I clearly recognize now that there is a very important role to be played [by private developers], and one that city government must facilitate through the increasing of density around mass transit hubs, the ending of the requirement to build parking lots, as well as the need to up-zone neighborhoods that have historically not contributed to affordable housing production—namely, wealthier neighborhoods.

While some YIMBYs are skeptical, others think he could end up as a champion who finally gets New York to build more housing after decades of underproduction. Mamdani, after all, is only 33 years old and has been in politics for only a handful of years. Stranger things have happened. Perhaps Mamdani, forced to confront the realities of governing, will moderate into a productive liberal mayor with less extreme positions and pro-supply positions on energy, housing, and transportation.

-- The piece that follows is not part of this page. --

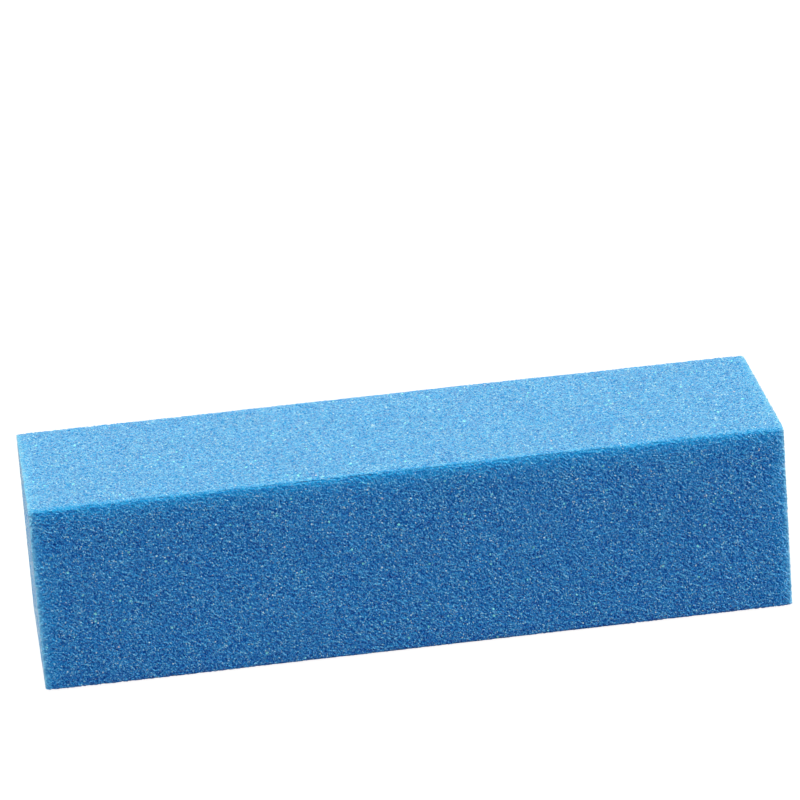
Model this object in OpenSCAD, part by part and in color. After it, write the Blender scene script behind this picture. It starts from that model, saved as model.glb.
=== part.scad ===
// Nail buffer block: a foam bar with abrasive bonded to its four long faces.
// +X runs along the length, +Y to the back and +Z up. The origin is the middle
// of the bottom face. Both ends are cut square, so the layers show there.

/* [Block] */
// Length along X, between the two cut ends
block_length = 95; // [60:1:180]
// Width along Y, over the front and back coatings
block_width = 25; // [16:0.5:50]
// Height along Z, over the bottom and top coatings
block_height = 25; // [16:0.5:50]
// Radius of the four long edges, over the coatings
edge_radius = 0.6; // [0.5:0.1:3]

/* [Coating layers] */
// Thickness of the resin that bonds the grit to the foam
bond_thickness = 0.12; // [0.05:0.01:0.2]
// Thickness of the abrasive grit coat on the resin
grit_thickness = 0.3; // [0.15:0.01:0.4]

/* [Colours] */
// Bare foam, as the cut ends show it
foam_colour = "#6BAEE3";
// Resin under the grit
bond_colour = "#2C6CB4";
// Grit coat
grit_colour = "#3F8FD6";

/* [Hidden] */
$fn = 64;
faces = ["top", "front", "back", "bottom"];

// Depth of each layer's inner side below the block's outside.
bond_depth = grit_thickness;
foam_depth = grit_thickness + bond_thickness;
// Reach of the cutting wedges past the section.
wedge_reach = block_width + block_height;

// Rectangle with rounded corners, in the YZ section of the block (drawn as XY),
// at a given depth below the block's outside.
module section(depth) {
    radius = edge_radius - depth;
    half_width = block_width / 2 - depth;
    half_height = block_height / 2 - depth;
    square([2 * (half_width - radius), 2 * half_height], center = true);
    square([2 * half_width, 2 * (half_height - radius)], center = true);
    for (side = [-1, 1], rise = [-1, 1])
        translate([side * (half_width - radius), rise * (half_height - radius)])
            circle(r = radius);
}

// Part of the section that belongs to one face: a mitre at 45 degrees runs in
// from each corner, so each coat ends half way round the rounded long edge.
module face_wedge(face) {
    half_width = block_width / 2;
    half_height = block_height / 2;
    upright = face == "top" || face == "bottom";
    side = face == "top" || face == "back" ? 1 : -1;
    half_face = upright ? half_width : half_height;
    half_depth = upright ? half_height : half_width;
    outline = [
        [-half_face - wedge_reach, side * (half_depth + wedge_reach)],
        [half_face + wedge_reach, side * (half_depth + wedge_reach)],
        [half_face - edge_radius, side * (half_depth - edge_radius)],
        [-half_face + edge_radius, side * (half_depth - edge_radius)]
    ];
    polygon([for (p = outline) upright ? p : [p[1], p[0]]]);
}

// Runs a YZ section along the whole length of the block.
module along_block() {
    translate([-block_length / 2, 0, block_height / 2])
        rotate([90, 0, 90])
            linear_extrude(block_length)
                children();
}

// One layer of one face, between two depths below the block's outside.
module face_layer(face, outer_depth, inner_depth) {
    along_block()
        intersection() {
            difference() {
                section(outer_depth);
                section(inner_depth);
            }
            face_wedge(face);
        }
}

module foam_core() {
    color(foam_colour)
        along_block()
            section(foam_depth);
}

module resin_bond(face) {
    color(bond_colour)
        face_layer(face, bond_depth, foam_depth);
}

module grit_coat(face) {
    color(grit_colour)
        face_layer(face, 0, bond_depth);
}

module top_resin_bond() resin_bond("top");
module front_resin_bond() resin_bond("front");
module back_resin_bond() resin_bond("back");
module bottom_resin_bond() resin_bond("bottom");

module top_grit_coat() grit_coat("top");
module front_grit_coat() grit_coat("front");
module back_grit_coat() grit_coat("back");
module bottom_grit_coat() grit_coat("bottom");

foam_core();
top_resin_bond();
front_resin_bond();
back_resin_bond();
bottom_resin_bond();
top_grit_coat();
front_grit_coat();
back_grit_coat();
bottom_grit_coat();
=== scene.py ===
import math

import bpy
import numpy as np
from mathutils import Matrix, Vector


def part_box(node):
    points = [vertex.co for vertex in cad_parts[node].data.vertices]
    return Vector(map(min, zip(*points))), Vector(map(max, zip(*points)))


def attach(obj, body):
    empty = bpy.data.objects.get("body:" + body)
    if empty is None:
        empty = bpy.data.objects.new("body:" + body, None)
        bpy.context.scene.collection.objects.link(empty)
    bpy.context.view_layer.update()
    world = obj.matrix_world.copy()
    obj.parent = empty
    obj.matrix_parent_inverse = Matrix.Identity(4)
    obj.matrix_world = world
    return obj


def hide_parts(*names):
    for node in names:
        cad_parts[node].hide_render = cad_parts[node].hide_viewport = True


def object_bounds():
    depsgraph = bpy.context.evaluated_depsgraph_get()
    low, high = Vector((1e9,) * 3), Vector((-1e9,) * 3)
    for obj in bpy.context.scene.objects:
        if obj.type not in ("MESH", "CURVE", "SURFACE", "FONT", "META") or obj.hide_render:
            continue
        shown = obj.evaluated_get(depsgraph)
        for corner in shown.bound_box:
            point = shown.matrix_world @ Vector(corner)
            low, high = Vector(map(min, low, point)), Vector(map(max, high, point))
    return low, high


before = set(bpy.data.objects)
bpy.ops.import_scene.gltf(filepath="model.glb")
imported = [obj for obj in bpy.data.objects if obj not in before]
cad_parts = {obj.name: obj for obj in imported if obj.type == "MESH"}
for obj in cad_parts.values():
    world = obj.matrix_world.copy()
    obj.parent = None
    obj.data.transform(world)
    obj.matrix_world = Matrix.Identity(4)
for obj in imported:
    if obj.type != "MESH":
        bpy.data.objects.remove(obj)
CAD_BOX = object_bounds()

# A nail buffer block: a foam core, and on each long face a layer of resin and a coat of grit.
# Lengths are in metres. A point of the block's YZ section is a complex number, y + 1j * z,
# measured from the section's centre, so a quarter turn is a multiplication by 1j.

MM = 0.001
FACES = ("top", "front", "bottom", "back")  # in quarter turns from the top
SEED = 20


# ---------------------------------------------------------------- sizes read from the frame

BLOCK_LOW, BLOCK_HIGH = CAD_BOX
HALF_LENGTH = (BLOCK_HIGH.x - BLOCK_LOW.x) / 2
HALF_WIDTH = (BLOCK_HIGH.y - BLOCK_LOW.y) / 2
HALF_HEIGHT = (BLOCK_HIGH.z - BLOCK_LOW.z) / 2
CENTRE = (BLOCK_LOW + BLOCK_HIGH) / 2
BOND_DEPTH = BLOCK_HIGH.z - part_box("top_resin_bond")[1].z  # grit coat's thickness
FOAM_DEPTH = BLOCK_HIGH.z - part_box("foam_core")[1].z  # grit coat and resin together
# The top coat ends half way round the long edges, at 45 degrees.
MITRE_SINE = math.sqrt(0.5)
EDGE_RADIUS = (BLOCK_HIGH.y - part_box("top_grit_coat")[1].y) / (1 - MITRE_SINE)


# ---------------------------------------------------------------- mesh resolution

COLUMNS = 600  # grit cells along the length
FLAT_CELLS = 150  # grit cells across the flat of a face
CORNER_CELLS = 3  # grit cells in half of a rounded long edge
FACE_CELLS = FLAT_CELLS + 2 * CORNER_CELLS
RING_CELLS = 4 * FACE_CELLS
FLAT_CELL = 2 * (HALF_WIDTH - EDGE_RADIUS) / FLAT_CELLS
# Distances from a cut end, in millimetres, where the hidden layers have a ring of points.
HIDDEN_STATIONS = [0, 0.1, 0.2, 0.3, 0.45, 0.6, 0.8, 1.1, 1.5, 2, 3, 5, 9, 20]

# ---------------------------------------------------------------- shape of the real surface

GRAIN_RELIEF = 0.16 * MM  # from the deepest pit to the highest grain
GRAIN_SPREAD = 0.8  # how far a grain's height goes with its neighbours'
GRAIN_SLIDE = 0.32  # the most that a grain is off its place in the grid, in cells
SLOW_RELIEF = 0.05 * MM  # slow unevenness of the foam under the coat
SLOW_WAVES = (9, 12)  # along the length, and round the section
# How far the coat sinks towards an edge, as (depth, reach) pairs.
LONG_EDGE_FALLS = [(0.04 * MM, 0.5 * MM), (0.04 * MM, 2 * MM)]
CUT_EDGE_FALLS = [(0.05 * MM, 0.15 * MM), (0.09 * MM, 0.6 * MM)]
# How far the top and the front of each cut end lie inside its foot and its back. -1 is the
# left end. Set so that the outline meets the photo's; the real cuts may be squarer than this.
CUT_LEAN = {-1: 0.05 * MM, 1: 0.49 * MM}
CUT_SKEW = {-1: 0.10 * MM, 1: 0.0}
CUT_WEAR_REACH = 0.3 * MM  # how far from a cut the grit is rubbed whitish
EDGE_HIGHLIGHT_REACH = 1.0 * MM  # how far the painted highlight reaches from the cuts, and from the rounded edges on the side faces
ROUNDING_HIGHLIGHT_REACH = 0.15 * MM  # how far the painted highlight reaches on the top, beyond its rounded edges
FRAY = {"outside": 0.10 * MM, "bond": 0.05 * MM, "foam": 0.03 * MM}
FRAY_WAVE = 6  # points of the ring to one slow wave of the ragged edge
CHIP_SHARE = 0.035  # of the cut edge's points are the middle of a chip
CHIP_FLANK = 0.6  # depth of the points beside a chip's middle, as a share of the middle's
CHIP_DEPTH = 0.22 * MM
CELL_RELIEF = 0.12 * MM  # of the foam's open cells at the cut ends
CAP_RELIEF = 0.10 * MM  # slow unevenness of the foam's cut ends
CAP_WAVES = (5, 5)
LAYER_RIPPLE = 0.05 * MM  # how unevenly the hidden sides of the layers lie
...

If you’re skeptical of that line of thinking, it’s understandable. Mamdani has for years taken far-left positions, surrounded himself with far-left advisors, and still defends far-left slogans like “globalize the intifada.” And while Mamdani seems to be saying many of the right things about the urgent need for more housing and private development, many policy wonks think the details of his plans would actually reduce housing construction

But the correct way to view Mamdani is as a high-variance candidate. He might be a shrewd operator who can work New York’s powerful city council into passing his entire policy wish list, or he might end up stymied and unable to pass much of anything. He might try to push for a full slate of far-left policies, or he could pivot to the center. He’s young, he’s inexperienced, and he’s already expressed ideological flexibility, so those of us who live in America’s greatest city are just going to have to hold on tight and see where Mamdani takes us.